Zhuoying Zhu, Samuel Ho & George Bonanno
American Journal of Psychology, Fall 2013, Pages 261-273

Abstract:
Despite being challenged for their ecological validity, studies of emotion perception have often relied on static, posed expressions. One of the key reasons is that dynamic, spontaneous expressions are difficult to control because of the existence of display rules and frequent co-occurrence of non-emotion related facial movements. The present study investigated cross-cultural patterns in the perception of emotion using an expressive regulation paradigm for generating facial expressions. The paradigm largely balances out the competing concerns for ecological and internal validity.

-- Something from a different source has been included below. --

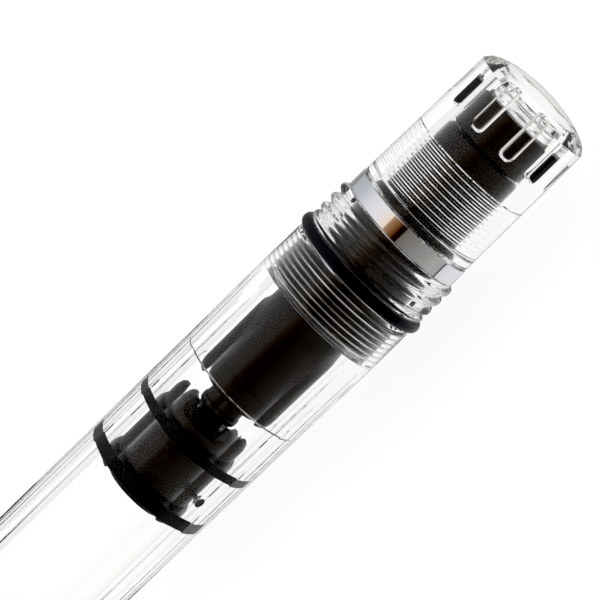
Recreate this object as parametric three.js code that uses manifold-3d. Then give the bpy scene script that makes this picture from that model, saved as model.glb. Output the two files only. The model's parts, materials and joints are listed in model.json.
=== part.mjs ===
// Clear piston-filling fountain pen, capped, lying along X.
// Origin: centre of the flat crown face. +X runs along the pen to the filler knob, +Z points to
// the clip. Units are millimetres. "Front" is towards -X, where the nib and crown are.
// Every profile is a table of [station along X, radius].
import * as THREE from "three";
import { mergeVertices } from "three/addons/utils/BufferGeometryUtils.js";
import Module from "manifold-3d";

const wasm = await Module();
wasm.setup();

// ---------------------------------------------------------------- driving dimensions
const TAU = Math.PI * 2;
const degrees = THREE.MathUtils.degToRad;

const BARREL_FRONT = 40; // front end of the barrel, datum of the threads there
const SEAT = 91.5; // station of the posting O-ring; the filler is drawn from here
const BARREL_R = 6.25;
const BORE_R = 4.42; // honed ink chamber
const CAP_MOUTH = 48; // open end of the cap
const NIB_TIP = 8; // end of the tines
const CLEAR = 0.06; // play in the barrel and knob threads and at the rod's flats

const FACETS = 13; // flats round the barrel
const FACET_AT = degrees(7.68); // first edge between flats, from +Z towards +Y
const FLAT_R = 6.068; // axis to a barrel flat
const FLATS_FRONT = 54; // the flats keep full depth from here
const FLATS_REAR = SEAT - 13; // to here

// Thread forms: half-widths of the rib, as fractions of the pitch
const VEE = { foot: 0.36, tip: 0.1 };
const BLUNT = { foot: 0.34, tip: 0.15 };
const CHORDS = 12; // chords in one turn of a thread

// cap and posting thread, one size at both ends of the pen
const CAP_T = { pitch: 1.12, starts: 2, root: 5.75, crest: 6.2, form: BLUNT };
const CAP_CLEAR = 0.09; // play in the cap thread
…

Americans and Hong Kong Chinese (expressors) were presented with positively and negatively valenced pictures and were asked to enhance, suppress, or naturally display their facial expressions according to their subjective emotions. Videos of naturalistic and dynamic expressions of emotions were rated by Americans and Hong Kong Chinese (judges) for valence and intensity. The 2 cultures agreed on the valence and relative intensity of emotion expressions, but cultural differences were observed in absolute intensity ratings. The differences varied between positive and negative expressions. With positive expressions, ratings were higher when there was a cultural match between the expressor and the judge and when the expression was enhanced by the expressor. With negative expressions, Chinese judges gave higher ratings than their American counterparts for Chinese expressions under all 3 expressive conditions, and the discrepancy increased with expression intensity; no cultural differences were observed when American expressions were judged. The results were discussed with respect to the "decoding rules" and "same-culture advantage" approaches of emotion perception and a negativity bias in the Chinese collective culture.